— Begin —
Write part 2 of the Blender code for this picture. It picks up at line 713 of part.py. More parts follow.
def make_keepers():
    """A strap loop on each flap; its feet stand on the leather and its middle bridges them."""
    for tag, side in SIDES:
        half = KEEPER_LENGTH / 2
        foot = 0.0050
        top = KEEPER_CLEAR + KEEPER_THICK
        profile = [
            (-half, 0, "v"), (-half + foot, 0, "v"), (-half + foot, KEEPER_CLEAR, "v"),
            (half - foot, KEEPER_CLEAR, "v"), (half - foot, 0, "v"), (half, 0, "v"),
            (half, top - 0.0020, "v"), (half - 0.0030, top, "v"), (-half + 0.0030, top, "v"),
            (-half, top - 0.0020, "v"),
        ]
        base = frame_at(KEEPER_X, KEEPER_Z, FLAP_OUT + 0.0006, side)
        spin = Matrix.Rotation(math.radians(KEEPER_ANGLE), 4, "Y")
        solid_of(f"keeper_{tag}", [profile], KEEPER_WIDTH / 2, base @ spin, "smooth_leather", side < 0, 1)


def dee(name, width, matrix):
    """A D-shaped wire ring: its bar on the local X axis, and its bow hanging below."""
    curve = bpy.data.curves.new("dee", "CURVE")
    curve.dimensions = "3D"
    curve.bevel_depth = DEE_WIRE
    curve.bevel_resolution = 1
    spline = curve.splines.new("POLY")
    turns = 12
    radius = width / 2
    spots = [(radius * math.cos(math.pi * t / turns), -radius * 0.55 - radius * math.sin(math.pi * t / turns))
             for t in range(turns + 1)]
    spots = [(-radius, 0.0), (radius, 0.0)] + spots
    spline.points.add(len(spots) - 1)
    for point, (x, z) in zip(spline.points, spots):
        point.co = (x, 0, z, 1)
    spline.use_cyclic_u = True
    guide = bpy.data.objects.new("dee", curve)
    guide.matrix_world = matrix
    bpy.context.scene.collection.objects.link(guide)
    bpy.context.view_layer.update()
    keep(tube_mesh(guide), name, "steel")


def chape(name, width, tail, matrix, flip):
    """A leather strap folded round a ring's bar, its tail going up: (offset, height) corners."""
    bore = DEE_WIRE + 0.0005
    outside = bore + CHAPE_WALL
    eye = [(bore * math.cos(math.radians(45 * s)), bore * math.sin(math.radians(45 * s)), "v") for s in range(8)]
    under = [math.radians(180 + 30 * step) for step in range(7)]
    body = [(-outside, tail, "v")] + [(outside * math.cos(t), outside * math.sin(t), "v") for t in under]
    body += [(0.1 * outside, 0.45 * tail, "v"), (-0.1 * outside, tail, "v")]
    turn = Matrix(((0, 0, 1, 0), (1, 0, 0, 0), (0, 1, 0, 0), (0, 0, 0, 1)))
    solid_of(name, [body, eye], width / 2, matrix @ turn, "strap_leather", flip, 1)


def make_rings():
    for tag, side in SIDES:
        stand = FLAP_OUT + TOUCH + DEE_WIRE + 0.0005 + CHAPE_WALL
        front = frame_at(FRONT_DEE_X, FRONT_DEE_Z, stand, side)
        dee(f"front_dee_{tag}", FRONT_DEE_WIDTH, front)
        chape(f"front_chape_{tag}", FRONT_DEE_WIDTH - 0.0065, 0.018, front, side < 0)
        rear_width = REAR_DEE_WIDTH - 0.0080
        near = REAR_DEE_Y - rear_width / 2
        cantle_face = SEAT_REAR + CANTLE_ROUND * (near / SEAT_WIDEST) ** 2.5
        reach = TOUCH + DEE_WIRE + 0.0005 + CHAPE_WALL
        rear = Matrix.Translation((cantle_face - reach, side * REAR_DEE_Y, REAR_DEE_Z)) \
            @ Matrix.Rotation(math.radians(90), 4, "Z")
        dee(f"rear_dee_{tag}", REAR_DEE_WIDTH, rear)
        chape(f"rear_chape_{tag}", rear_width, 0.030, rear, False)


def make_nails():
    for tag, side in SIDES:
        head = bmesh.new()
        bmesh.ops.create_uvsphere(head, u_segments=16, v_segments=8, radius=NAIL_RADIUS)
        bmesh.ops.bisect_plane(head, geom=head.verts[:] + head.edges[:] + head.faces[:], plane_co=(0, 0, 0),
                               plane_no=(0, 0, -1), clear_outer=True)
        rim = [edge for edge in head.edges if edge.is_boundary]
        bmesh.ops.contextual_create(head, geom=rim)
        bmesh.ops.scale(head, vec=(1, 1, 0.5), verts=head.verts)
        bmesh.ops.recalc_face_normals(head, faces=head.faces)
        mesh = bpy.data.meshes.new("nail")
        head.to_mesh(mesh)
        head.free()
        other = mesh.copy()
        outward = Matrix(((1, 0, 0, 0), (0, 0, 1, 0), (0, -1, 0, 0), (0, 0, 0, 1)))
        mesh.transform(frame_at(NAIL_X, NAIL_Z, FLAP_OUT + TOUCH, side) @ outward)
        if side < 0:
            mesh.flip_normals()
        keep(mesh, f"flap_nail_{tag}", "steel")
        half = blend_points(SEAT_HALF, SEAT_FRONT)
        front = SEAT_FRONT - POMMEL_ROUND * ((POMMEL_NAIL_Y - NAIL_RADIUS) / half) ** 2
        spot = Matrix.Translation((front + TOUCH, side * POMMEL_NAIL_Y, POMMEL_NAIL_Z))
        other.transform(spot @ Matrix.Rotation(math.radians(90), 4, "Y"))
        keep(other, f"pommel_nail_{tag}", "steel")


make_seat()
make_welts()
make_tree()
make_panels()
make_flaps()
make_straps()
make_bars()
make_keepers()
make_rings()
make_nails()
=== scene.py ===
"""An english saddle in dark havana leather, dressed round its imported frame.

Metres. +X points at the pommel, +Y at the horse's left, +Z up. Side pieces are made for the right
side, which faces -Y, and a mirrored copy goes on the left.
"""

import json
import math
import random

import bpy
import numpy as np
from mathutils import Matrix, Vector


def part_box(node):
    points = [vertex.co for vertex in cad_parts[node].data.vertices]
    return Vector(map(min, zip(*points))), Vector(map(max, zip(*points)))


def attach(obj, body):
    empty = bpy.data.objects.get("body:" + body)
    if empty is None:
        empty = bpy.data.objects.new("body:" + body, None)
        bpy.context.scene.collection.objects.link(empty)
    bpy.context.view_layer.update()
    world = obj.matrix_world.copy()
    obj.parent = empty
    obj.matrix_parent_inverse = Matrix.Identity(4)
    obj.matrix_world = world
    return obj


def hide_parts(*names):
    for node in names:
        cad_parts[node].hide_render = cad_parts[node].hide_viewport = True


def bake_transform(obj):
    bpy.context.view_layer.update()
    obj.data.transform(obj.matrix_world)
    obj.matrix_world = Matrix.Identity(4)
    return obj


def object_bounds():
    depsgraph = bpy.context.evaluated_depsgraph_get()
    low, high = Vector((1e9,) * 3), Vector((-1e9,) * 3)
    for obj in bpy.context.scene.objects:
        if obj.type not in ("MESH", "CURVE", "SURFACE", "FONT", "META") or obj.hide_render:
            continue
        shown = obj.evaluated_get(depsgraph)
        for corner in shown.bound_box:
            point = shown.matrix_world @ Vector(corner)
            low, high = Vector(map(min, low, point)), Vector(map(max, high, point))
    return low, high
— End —
— Begin —
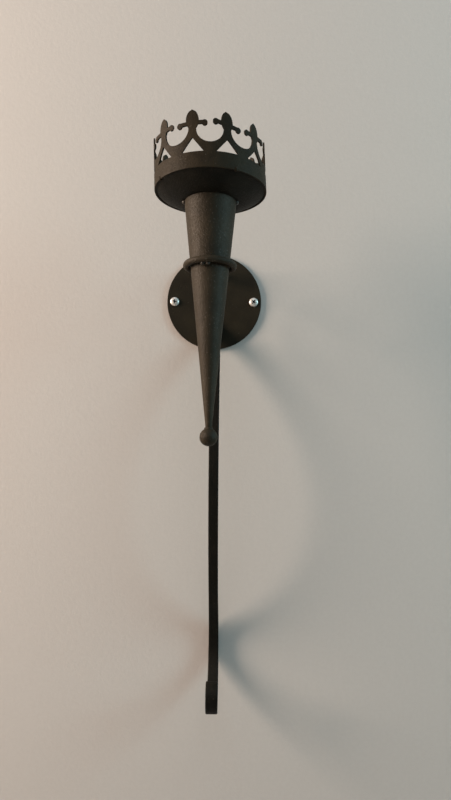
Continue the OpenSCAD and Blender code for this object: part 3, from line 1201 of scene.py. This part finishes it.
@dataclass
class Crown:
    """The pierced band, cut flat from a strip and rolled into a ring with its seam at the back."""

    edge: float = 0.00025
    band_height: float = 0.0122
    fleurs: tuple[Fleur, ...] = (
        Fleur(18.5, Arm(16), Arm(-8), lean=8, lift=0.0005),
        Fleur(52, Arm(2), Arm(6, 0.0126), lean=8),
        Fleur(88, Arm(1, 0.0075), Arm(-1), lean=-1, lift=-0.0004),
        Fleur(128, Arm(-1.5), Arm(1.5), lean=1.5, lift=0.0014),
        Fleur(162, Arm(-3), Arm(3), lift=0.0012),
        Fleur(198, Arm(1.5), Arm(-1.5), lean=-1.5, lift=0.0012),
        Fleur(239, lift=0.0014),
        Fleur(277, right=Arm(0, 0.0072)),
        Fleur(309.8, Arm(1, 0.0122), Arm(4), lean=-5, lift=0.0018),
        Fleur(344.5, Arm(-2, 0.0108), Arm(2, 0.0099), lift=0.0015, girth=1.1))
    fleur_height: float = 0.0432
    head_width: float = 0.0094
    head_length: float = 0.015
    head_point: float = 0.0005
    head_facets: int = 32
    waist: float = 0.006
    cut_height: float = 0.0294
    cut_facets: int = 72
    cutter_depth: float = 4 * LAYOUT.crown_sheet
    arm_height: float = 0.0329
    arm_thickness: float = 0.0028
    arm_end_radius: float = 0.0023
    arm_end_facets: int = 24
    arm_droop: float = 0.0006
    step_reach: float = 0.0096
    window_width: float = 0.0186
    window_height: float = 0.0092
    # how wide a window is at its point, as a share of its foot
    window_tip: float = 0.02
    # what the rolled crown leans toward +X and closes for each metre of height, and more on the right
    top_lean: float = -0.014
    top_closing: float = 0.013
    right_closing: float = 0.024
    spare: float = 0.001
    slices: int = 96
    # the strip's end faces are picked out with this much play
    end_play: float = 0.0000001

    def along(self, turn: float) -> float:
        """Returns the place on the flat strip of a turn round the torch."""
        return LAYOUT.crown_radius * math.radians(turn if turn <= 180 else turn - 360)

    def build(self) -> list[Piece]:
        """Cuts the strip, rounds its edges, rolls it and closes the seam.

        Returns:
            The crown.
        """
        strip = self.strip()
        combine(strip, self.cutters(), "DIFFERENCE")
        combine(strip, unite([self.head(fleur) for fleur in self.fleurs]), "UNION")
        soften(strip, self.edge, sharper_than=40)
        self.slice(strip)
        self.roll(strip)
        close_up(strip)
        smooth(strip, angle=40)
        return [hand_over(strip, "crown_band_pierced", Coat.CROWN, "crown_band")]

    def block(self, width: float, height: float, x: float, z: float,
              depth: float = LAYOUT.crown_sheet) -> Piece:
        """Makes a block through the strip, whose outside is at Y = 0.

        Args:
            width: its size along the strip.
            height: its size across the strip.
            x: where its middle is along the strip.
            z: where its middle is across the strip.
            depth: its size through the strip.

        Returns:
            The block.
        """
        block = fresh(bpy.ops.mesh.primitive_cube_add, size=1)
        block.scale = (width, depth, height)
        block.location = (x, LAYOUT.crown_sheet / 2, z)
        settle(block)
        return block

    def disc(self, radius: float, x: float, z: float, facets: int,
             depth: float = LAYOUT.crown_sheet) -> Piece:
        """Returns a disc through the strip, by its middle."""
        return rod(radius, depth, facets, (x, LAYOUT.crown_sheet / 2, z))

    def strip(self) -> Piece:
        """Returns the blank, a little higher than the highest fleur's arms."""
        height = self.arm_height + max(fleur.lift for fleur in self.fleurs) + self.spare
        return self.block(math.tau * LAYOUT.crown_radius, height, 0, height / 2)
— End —
— Begin —
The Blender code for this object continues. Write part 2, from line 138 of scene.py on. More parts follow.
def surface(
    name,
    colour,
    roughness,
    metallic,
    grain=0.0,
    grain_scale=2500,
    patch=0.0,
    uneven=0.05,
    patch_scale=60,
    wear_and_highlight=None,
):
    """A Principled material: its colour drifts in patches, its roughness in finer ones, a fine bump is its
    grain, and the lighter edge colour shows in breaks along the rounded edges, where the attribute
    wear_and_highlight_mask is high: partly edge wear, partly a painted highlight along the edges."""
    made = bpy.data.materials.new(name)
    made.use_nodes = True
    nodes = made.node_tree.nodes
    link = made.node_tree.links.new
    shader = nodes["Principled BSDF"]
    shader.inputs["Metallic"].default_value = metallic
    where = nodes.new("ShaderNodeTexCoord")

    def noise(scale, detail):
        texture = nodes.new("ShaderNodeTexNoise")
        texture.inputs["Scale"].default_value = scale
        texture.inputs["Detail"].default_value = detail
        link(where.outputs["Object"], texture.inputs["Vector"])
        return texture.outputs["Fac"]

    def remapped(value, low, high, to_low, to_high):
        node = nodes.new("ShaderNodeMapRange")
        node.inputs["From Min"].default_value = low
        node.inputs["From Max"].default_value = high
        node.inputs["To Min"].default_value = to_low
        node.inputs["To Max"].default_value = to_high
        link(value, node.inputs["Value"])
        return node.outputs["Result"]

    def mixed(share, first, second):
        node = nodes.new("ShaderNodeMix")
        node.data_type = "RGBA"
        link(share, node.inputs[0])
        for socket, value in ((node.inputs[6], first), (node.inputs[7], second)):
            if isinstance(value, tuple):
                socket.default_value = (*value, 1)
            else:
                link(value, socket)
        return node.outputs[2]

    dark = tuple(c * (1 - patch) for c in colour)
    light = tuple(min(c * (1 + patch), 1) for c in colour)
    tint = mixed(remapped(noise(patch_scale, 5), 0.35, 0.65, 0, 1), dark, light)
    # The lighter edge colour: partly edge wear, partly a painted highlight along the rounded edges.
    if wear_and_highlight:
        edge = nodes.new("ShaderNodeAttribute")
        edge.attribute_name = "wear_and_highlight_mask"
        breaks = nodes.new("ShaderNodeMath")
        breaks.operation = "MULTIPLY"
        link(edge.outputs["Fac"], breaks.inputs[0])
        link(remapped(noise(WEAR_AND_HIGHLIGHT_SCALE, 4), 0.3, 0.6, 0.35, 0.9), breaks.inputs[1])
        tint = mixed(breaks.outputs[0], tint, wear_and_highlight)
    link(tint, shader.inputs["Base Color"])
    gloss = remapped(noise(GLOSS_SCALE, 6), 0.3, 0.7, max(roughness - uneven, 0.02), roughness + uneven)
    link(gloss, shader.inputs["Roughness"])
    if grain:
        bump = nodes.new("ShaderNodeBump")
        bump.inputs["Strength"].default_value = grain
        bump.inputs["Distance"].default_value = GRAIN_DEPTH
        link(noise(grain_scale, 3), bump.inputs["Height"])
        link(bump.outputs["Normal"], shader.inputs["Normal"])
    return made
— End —
**Exercise directions**
Between the line containing "make_seat()" and the line containing "depsgraph = bpy.context.evaluated_depsgraph_get()" lies the part to return. Return it exactly, counting both of those lines.

**Answer to the exercise**
make_seat()
make_welts()
make_tree()
make_panels()
make_flaps()
make_straps()
make_bars()
make_keepers()
make_rings()
make_nails()
=== scene.py ===
"""An english saddle in dark havana leather, dressed round its imported frame.

Metres. +X points at the pommel, +Y at the horse's left, +Z up. Side pieces are made for the right
side, which faces -Y, and a mirrored copy goes on the left.
"""

import json
import math
import random

import bpy
import numpy as np
from mathutils import Matrix, Vector


def part_box(node):
    points = [vertex.co for vertex in cad_parts[node].data.vertices]
    return Vector(map(min, zip(*points))), Vector(map(max, zip(*points)))


def attach(obj, body):
    empty = bpy.data.objects.get("body:" + body)
    if empty is None:
        empty = bpy.data.objects.new("body:" + body, None)
        bpy.context.scene.collection.objects.link(empty)
    bpy.context.view_layer.update()
    world = obj.matrix_world.copy()
    obj.parent = empty
    obj.matrix_parent_inverse = Matrix.Identity(4)
    obj.matrix_world = world
    return obj


def hide_parts(*names):
    for node in names:
        cad_parts[node].hide_render = cad_parts[node].hide_viewport = True


def bake_transform(obj):
    bpy.context.view_layer.update()
    obj.data.transform(obj.matrix_world)
    obj.matrix_world = Matrix.Identity(4)
    return obj


def object_bounds():
    depsgraph = bpy.context.evaluated_depsgraph_get()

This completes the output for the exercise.